TASK DETAILS: Print out the material that follows word for word.

GIVEN INFORMATION:
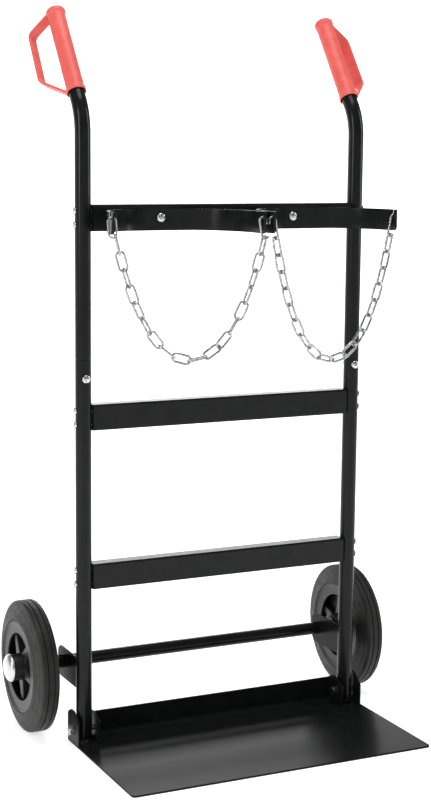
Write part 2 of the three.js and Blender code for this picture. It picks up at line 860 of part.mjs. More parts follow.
for (const [side, sign] of Object.entries(sides)) {
  const x = sign * uprightX;
  place(`lower_tube_${side}`, lowerTube(x), blackPaint);
  place(`handle_tube_${side}`, handleTube(x), blackPaint);
  place(`foot_plug_${side}`, footPlug(x), blackPlastic);
  placeGrip(side, sign);

  const front = -tubeRadius - gap;
  const back = tubeRadius + gap;
  const jointSeat = [x, front, jointBoltHeight];
  place(`joint_bolt_${side}`, panHead(jointSeat, [0, 1, 0], 6, 3.6, 2.9, 31), zinc);
  place(
    `joint_nut_${side}`,
    nut([x, back, jointBoltHeight], [x, back + 5, jointBoltHeight], 10, 3.3),
    zinc,
  );

  for (const name of Object.keys(crossbarHeights)) {
    screwHeights(name).forEach((height, index) => {
      const seat = [x + sign * (tubeRadius + gap), 0, height];
      const screwName = `crossbar_screw_${name}_${side}_${index + 1}`;
      place(screwName, panHead(seat, [-sign, 0, 0], 5, 3.2, 2.4, 30), zinc);
    });
  }

  place(`toe_bolt_${side}`, toeBolt(sign), zinc);
  const nutSeat = x + sign * (earSpacing / 2 + gap);
  place(
    `toe_nut_${side}`,
    nut([nutSeat, 0, toeBoltHeight], [nutSeat + sign * 6.5, 0, toeBoltHeight], 13, 4.3),
    zinc,
  );

  place(`cradle_${side}`, cradle(sign), blackPaint);
  const cradleSeat = [sign * cradleBoltX, crossbarFront - 4.5, crossbarHeights.top];
  place(`cradle_bolt_${side}`, panHead(cradleSeat, [0, 1, 0], 6.5, 3.8, 2.9, 15), zinc);
  const cradleNut = [sign * cradleBoltX, crossbarFront + sheet + gap, crossbarHeights.top];
  place(
    `cradle_nut_${side}`,
    nut(cradleNut, [cradleNut[0], cradleNut[1] + 5, cradleNut[2]], 10, 3.3),
    zinc,
  );

  place(`axle_bracket_${side}`, axleBracket(x), blackPaint);
  placeWheel(side, sign);
  placeChain(side, sign);
}

export default cart;
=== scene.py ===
"""Two-cylinder torch cart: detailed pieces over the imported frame, materials, light and camera."""

import math

import bmesh
import bpy
from mathutils import Matrix, Vector


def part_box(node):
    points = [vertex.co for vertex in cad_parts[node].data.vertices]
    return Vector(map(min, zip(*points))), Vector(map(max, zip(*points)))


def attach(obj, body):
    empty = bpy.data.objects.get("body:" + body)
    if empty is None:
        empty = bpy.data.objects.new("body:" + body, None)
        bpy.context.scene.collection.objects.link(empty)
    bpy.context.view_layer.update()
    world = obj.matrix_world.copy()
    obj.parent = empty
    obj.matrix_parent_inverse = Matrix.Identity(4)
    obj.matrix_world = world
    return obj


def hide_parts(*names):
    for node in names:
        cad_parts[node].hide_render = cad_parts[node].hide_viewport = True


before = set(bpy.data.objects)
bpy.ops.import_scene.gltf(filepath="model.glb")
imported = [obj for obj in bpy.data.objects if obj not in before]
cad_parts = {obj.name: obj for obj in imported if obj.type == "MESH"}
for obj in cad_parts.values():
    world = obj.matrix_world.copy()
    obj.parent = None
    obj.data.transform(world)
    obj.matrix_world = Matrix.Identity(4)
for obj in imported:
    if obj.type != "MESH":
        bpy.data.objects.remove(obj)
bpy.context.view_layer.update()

MM = 0.001
SIDES = {"left": -1, "right": 1}
X_AXIS = Vector((1, 0, 0))
Y_AXIS = Vector((0, 1, 0))
Z_AXIS = Vector((0, 0, 1))

# Takes an outline of (y, z) and its depth to the cart's axes, with the depth along X.
SIDE_PLANE = Matrix((Y_AXIS, Z_AXIS, X_AXIS)).transposed().to_4x4()


# ------------------------------------------------------------------ camera


def add_camera():
    """Places the camera to the front left of the cart and a little above it."""
    yaw = math.radians(25.644)
    pitch = math.radians(8.669)
    roll = math.radians(0.546)
    forward = Vector((
        math.sin(yaw) * math.cos(pitch),
        math.cos(yaw) * math.cos(pitch),
        -math.sin(pitch),
    ))
    level_right = Vector((math.cos(yaw), -math.sin(yaw), 0))
    level_up = level_right.cross(forward)
    right = level_right * math.cos(roll) + level_up * math.sin(roll)
    up = level_up * math.cos(roll) - level_right * math.sin(roll)
    turn = Matrix((right, up, -forward)).transposed()
    data = bpy.data.cameras.new("camera")
    data.sensor_width = 36
    data.lens = 75.29
    data.clip_end = 100
    camera = bpy.data.objects.new("camera", data)
    place = Vector((-1.0865, -2.2216, 0.8846))
    camera.matrix_world = Matrix.Translation(place) @ turn.to_4x4()
    bpy.context.scene.collection.objects.link(camera)
    bpy.context.scene.camera = camera


add_camera()


# ------------------------------------------------------------------ sizes read from the CAD


def low(node):
    """Lowest corner of a CAD node, in millimetres."""
    return Vector(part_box(node)[0]) / MM


def high(node):
    """Highest corner of a CAD node, in millimetres."""
    return Vector(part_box(node)[1]) / MM


def middle(node):
    """Middle of a CAD node's box, in millimetres."""
    return (low(node) + high(node)) / 2


tube_x = middle("lower_tube_right").x
tube_y = middle("lower_tube_right").y
tube_radius = (high("lower_tube_right").x - low("lower_tube_right").x) / 2
tube_wall = 2
tube_bore = tube_radius - tube_wall
seam_gap = 0.3
seam_height = high("lower_tube_right").z + seam_gap
wheel_x = middle("tyre_right").x
wheel_y = middle("tyre_right").y
wheel_z = middle("tyre_right").z
handle_lean = math.radians(36)
bend_height = 924.4
bend_radius = 80
grip_start = 39
grip_length = 149.5
guard_turn = {"left": math.radians(50), "right": math.radians(28)}
ear_sheet = 3
ear_face = 17.75
cradle_x = 116
cradle_radius = 110
cradle_sheet = 3
cradle_arm = 30
hanger_setback = 8


# ------------------------------------------------------------------ materials


def new_material(name, color, roughness, metallic=0.0, specular=0.5):
    """A Principled material. Nodes may vary its colour and roughness around these values."""
    material = bpy.data.materials.new(name)
    material.use_nodes = True
    shader = material.node_tree.nodes["Principled BSDF"]
    shader.inputs["Base Color"].default_value = (*color, 1)
    shader.inputs["Roughness"].default_value = roughness
    shader.inputs["Metallic"].default_value = metallic
    shader.inputs["Specular IOR Level"].default_value = specular
    material.diffuse_color = (*color, 1)
    return material


def noise_node(material, scale, detail=3.0):
    """A noise in the object's own coordinates. Scale is in features per metre."""
    nodes = material.node_tree.nodes
    links = material.node_tree.links
    place = nodes.new("ShaderNodeTexCoord")
    noise = nodes.new("ShaderNodeTexNoise")
    noise.inputs["Scale"].default_value = scale
    noise.inputs["Detail"].default_value = detail
    links.new(place.outputs["Object"], noise.inputs["Vector"])
    return noise.outputs["Fac"]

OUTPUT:
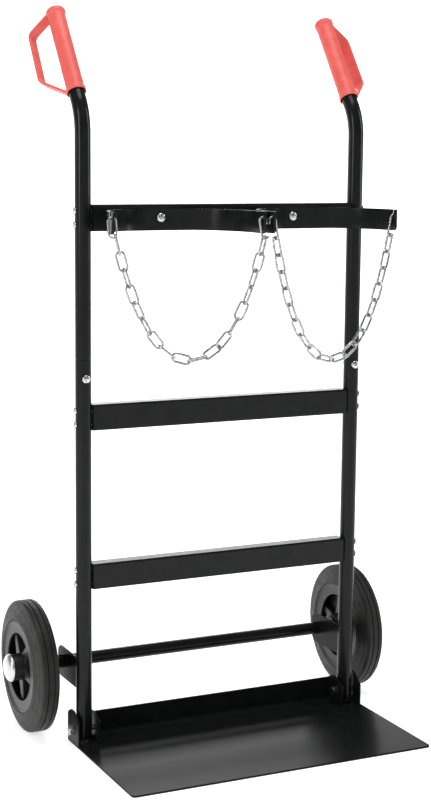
Write part 2 of the three.js and Blender code for this picture. It picks up at line 860 of part.mjs. More parts follow.
for (const [side, sign] of Object.entries(sides)) {
  const x = sign * uprightX;
  place(`lower_tube_${side}`, lowerTube(x), blackPaint);
  place(`handle_tube_${side}`, handleTube(x), blackPaint);
  place(`foot_plug_${side}`, footPlug(x), blackPlastic);
  placeGrip(side, sign);

  const front = -tubeRadius - gap;
  const back = tubeRadius + gap;
  const jointSeat = [x, front, jointBoltHeight];
  place(`joint_bolt_${side}`, panHead(jointSeat, [0, 1, 0], 6, 3.6, 2.9, 31), zinc);
  place(
    `joint_nut_${side}`,
    nut([x, back, jointBoltHeight], [x, back + 5, jointBoltHeight], 10, 3.3),
    zinc,
  );

  for (const name of Object.keys(crossbarHeights)) {
    screwHeights(name).forEach((height, index) => {
      const seat = [x + sign * (tubeRadius + gap), 0, height];
      const screwName = `crossbar_screw_${name}_${side}_${index + 1}`;
      place(screwName, panHead(seat, [-sign, 0, 0], 5, 3.2, 2.4, 30), zinc);
    });
  }

  place(`toe_bolt_${side}`, toeBolt(sign), zinc);
  const nutSeat = x + sign * (earSpacing / 2 + gap);
  place(
    `toe_nut_${side}`,
    nut([nutSeat, 0, toeBoltHeight], [nutSeat + sign * 6.5, 0, toeBoltHeight], 13, 4.3),
    zinc,
  );

  place(`cradle_${side}`, cradle(sign), blackPaint);
  const cradleSeat = [sign * cradleBoltX, crossbarFront - 4.5, crossbarHeights.top];
  place(`cradle_bolt_${side}`, panHead(cradleSeat, [0, 1, 0], 6.5, 3.8, 2.9, 15), zinc);
  const cradleNut = [sign * cradleBoltX, crossbarFront + sheet + gap, crossbarHeights.top];
  place(
    `cradle_nut_${side}`,
    nut(cradleNut, [cradleNut[0], cradleNut[1] + 5, cradleNut[2]], 10, 3.3),
    zinc,
  );

  place(`axle_bracket_${side}`, axleBracket(x), blackPaint);
  placeWheel(side, sign);
  placeChain(side, sign);
}

export default cart;
=== scene.py ===
"""Two-cylinder torch cart: detailed pieces over the imported frame, materials, light and camera."""

import math

import bmesh
import bpy
from mathutils import Matrix, Vector


def part_box(node):
    points = [vertex.co for vertex in cad_parts[node].data.vertices]
    return Vector(map(min, zip(*points))), Vector(map(max, zip(*points)))


def attach(obj, body):
    empty = bpy.data.objects.get("body:" + body)
    if empty is None:
        empty = bpy.data.objects.new("body:" + body, None)
        bpy.context.scene.collection.objects.link(empty)
    bpy.context.view_layer.update()
    world = obj.matrix_world.copy()
    obj.parent = empty
    obj.matrix_parent_inverse = Matrix.Identity(4)
    obj.matrix_world = world
    return obj


def hide_parts(*names):
    for node in names:
        cad_parts[node].hide_render = cad_parts[node].hide_viewport = True


before = set(bpy.data.objects)
bpy.ops.import_scene.gltf(filepath="model.glb")
imported = [obj for obj in bpy.data.objects if obj not in before]
cad_parts = {obj.name: obj for obj in imported if obj.type == "MESH"}
for obj in cad_parts.values():
    world = obj.matrix_world.copy()
    obj.parent = None
    obj.data.transform(world)
    obj.matrix_world = Matrix.Identity(4)
for obj in imported:
    if obj.type != "MESH":
        bpy.data.objects.remove(obj)
bpy.context.view_layer.update()

MM = 0.001
SIDES = {"left": -1, "right": 1}
X_AXIS = Vector((1, 0, 0))
Y_AXIS = Vector((0, 1, 0))
Z_AXIS = Vector((0, 0, 1))

# Takes an outline of (y, z) and its depth to the cart's axes, with the depth along X.
SIDE_PLANE = Matrix((Y_AXIS, Z_AXIS, X_AXIS)).transposed().to_4x4()


# ------------------------------------------------------------------ camera


def add_camera():
    """Places the camera to the front left of the cart and a little above it."""
    yaw = math.radians(25.644)
    pitch = math.radians(8.669)
    roll = math.radians(0.546)
    forward = Vector((
        math.sin(yaw) * math.cos(pitch),
        math.cos(yaw) * math.cos(pitch),
        -math.sin(pitch),
    ))
    level_right = Vector((math.cos(yaw), -math.sin(yaw), 0))
    level_up = level_right.cross(forward)
    right = level_right * math.cos(roll) + level_up * math.sin(roll)
    up = level_up * math.cos(roll) - level_right * math.sin(roll)
    turn = Matrix((right, up, -forward)).transposed()
    data = bpy.data.cameras.new("camera")
    data.sensor_width = 36
    data.lens = 75.29
    data.clip_end = 100
    camera = bpy.data.objects.new("camera", data)
    place = Vector((-1.0865, -2.2216, 0.8846))
    camera.matrix_world = Matrix.Translation(place) @ turn.to_4x4()
    bpy.context.scene.collection.objects.link(camera)
    bpy.context.scene.camera = camera


add_camera()


# ------------------------------------------------------------------ sizes read from the CAD


def low(node):
    """Lowest corner of a CAD node, in millimetres."""
    return Vector(part_box(node)[0]) / MM


def high(node):
    """Highest corner of a CAD node, in millimetres."""
    return Vector(part_box(node)[1]) / MM


def middle(node):
    """Middle of a CAD node's box, in millimetres."""
    return (low(node) + high(node)) / 2


tube_x = middle("lower_tube_right").x
tube_y = middle("lower_tube_right").y
tube_radius = (high("lower_tube_right").x - low("lower_tube_right").x) / 2
tube_wall = 2
tube_bore = tube_radius - tube_wall
seam_gap = 0.3
seam_height = high("lower_tube_right").z + seam_gap
wheel_x = middle("tyre_right").x
wheel_y = middle("tyre_right").y
wheel_z = middle("tyre_right").z
handle_lean = math.radians(36)
bend_height = 924.4
bend_radius = 80
grip_start = 39
grip_length = 149.5
guard_turn = {"left": math.radians(50), "right": math.radians(28)}
ear_sheet = 3
ear_face = 17.75
cradle_x = 116
cradle_radius = 110
cradle_sheet = 3
cradle_arm = 30
hanger_setback = 8


# ------------------------------------------------------------------ materials


def new_material(name, color, roughness, metallic=0.0, specular=0.5):
    """A Principled material. Nodes may vary its colour and roughness around these values."""
    material = bpy.data.materials.new(name)
    material.use_nodes = True
    shader = material.node_tree.nodes["Principled BSDF"]
    shader.inputs["Base Color"].default_value = (*color, 1)
    shader.inputs["Roughness"].default_value = roughness
    shader.inputs["Metallic"].default_value = metallic
    shader.inputs["Specular IOR Level"].default_value = specular
    material.diffuse_color = (*color, 1)
    return material


def noise_node(material, scale, detail=3.0):
    """A noise in the object's own coordinates. Scale is in features per metre."""
    nodes = material.node_tree.nodes
    links = material.node_tree.links
    place = nodes.new("ShaderNodeTexCoord")
    noise = nodes.new("ShaderNodeTexNoise")
    noise.inputs["Scale"].default_value = scale
    noise.inputs["Detail"].default_value = detail
    links.new(place.outputs["Object"], noise.inputs["Vector"])
    return noise.outputs["Fac"]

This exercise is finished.